Cosa resta del sogno di Nelson Mandela a trenta anni dalla fine dell’apartheid? I primi a chiederselo sono i 60 milioni di abitanti del Sudafrica, il cui destino è appeso all’esito delle elezioni in programma per il 29 maggio. Saranno le più attese tra le sette che si saranno celebrate dal 1994, anno in cui la discriminazione contro la maggioranza nera cessò ufficialmente. L’African National Congress (ANC) vincerà certamente, ma è assai probabile che non otterrà la maggioranza assoluta dei seggi all’Assemblea Nazionale.
Elezioni in Sudafrica, occhi puntati sull’ex presidente Zuma
Zuma dovette dimettersi nel 2018 per uno scandalo di corruzione. Gran parte dell’opinione pubblica lo considera un ladro, un corrotto, un uomo che ha mal gestito l’economia del Paese. E i dati macro lo confermerebbero. Ma una minoranza non esigua di cittadini lo ritiene uno di loro, un leader che si è occupato dei più deboli. E a queste elezioni in Sudafrica il tema della povertà peserà tanto. Questo è uno stato allo sfascio totale, il più violento al mondo e con un tasso di disoccupazione del 32%, il 10% sopra i livelli di trenta anni fa. Oltre il 60% della popolazione vive in povertà relativa e 24 milioni di persone ricevono assistenza dallo stato, a fronte di appena 7,1 milioni di contribuenti.
Mercati positivi
Non a caso il leader di Alleanza Democratica, John Steenhuisen, sta puntando il suo programma sulla promessa di creare posti di lavoro.
I mercati sembrano quasi eccitati dall’idea che l’ANC perda la maggioranza assoluta in Parlamento. Se ci pensate, sarebbe del tutto logico. Il partito che fu guidato da Mandela, si è rivelato nel corso dei decenni incompetente, clientelare, corrotto, senza visione per guidare un’economia emergente promettente fino a pochi anni fa. Ed è forse anche per questo che le quotazioni dei bond sovrani sono aumentate nelle ultime settimane, così come il cambio del rand contro il dollaro ha guadagnato il 3,5% in appena un paio di settimane. Quello che gli investitori non stanno mettendo in debito conto è che dalle elezioni in Sudafrica potrebbe scaturire uno scenario ancora più horror.

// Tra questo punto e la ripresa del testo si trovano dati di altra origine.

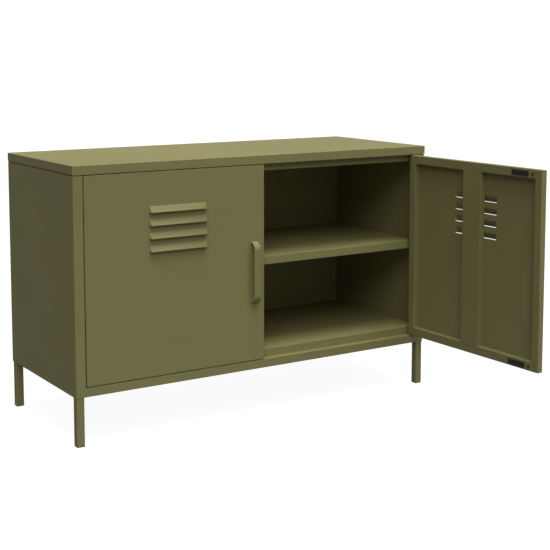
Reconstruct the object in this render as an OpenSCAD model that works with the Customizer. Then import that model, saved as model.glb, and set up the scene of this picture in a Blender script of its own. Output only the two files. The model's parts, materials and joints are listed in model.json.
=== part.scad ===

Alleanza a sinistra o destra
Proprio Zuma rischia di emergere quale “kingmaker” per l’elezione del prossimo presidente e la formazione del nuovo governo. Si tratterebbe di uno spostamento ancora più a sinistra della politica nazionale. Non è da escludere persino l’appoggio dei Combattenti per la Libertà Economica, formazione di ispirazione marxista. Tra i suoi punti programmatici, l’espropriazione delle terre possedute dalla minoranza bianca e la nazionalizzazione delle imprese strategiche.
Pur avendo una visione totalmente diversa dall’ANC, Steenhuisen non ha escluso un appoggio al prossimo governo per evitare che dopo le elezioni il Sudafrica faccia la fine di stati come Venezuela e Zimbabwe, coinvolti da emigrazioni di massa per il collasso delle rispettive economie. Ma cosa farà l’ANC? Se si alleasse con il centro-destra, rischierebbe una ulteriore erosione di consensi alla sua sinistra. D’altra parte, questo è lo stesso rischio che si presenta nel caso di alleanza con i partiti alla sua sinistra.
Elezioni in Sudafrica spartiacque
Le elezioni in Sudafrica saranno uno spartiacque. Vedremo se segneranno una svolta positiva o negativa. L’economia è moribonda, non esistono prospettive per i giovani e la povertà dilaga senza freni. Persino Thabo Mbeki, che fu presidente e leader dell’ANC tra il 1999 e il 2008, ammette che l’assistenzialismo ha fallito. “Voleva essere uno strumento per l’inclusione sociale, ma evidentemente non ha funzionato”. Del sogno di Mandela rimane poco, per non dire proprio nulla. I neri saranno anche liberi di camminare per strada insieme ai bianchi, ma nei fatti è già tanto se qualcuno riesca a farsi quattro passi senza rischiare un’aggressione o un furto o peggio. A Città del Capo ci sono 3.000 omicidi all’anno, record assoluto mondiale. In pratica, viene assassinato un residente ogni 1.500 abitanti. Un tasso di oltre 100 volte la media nazionale italiana.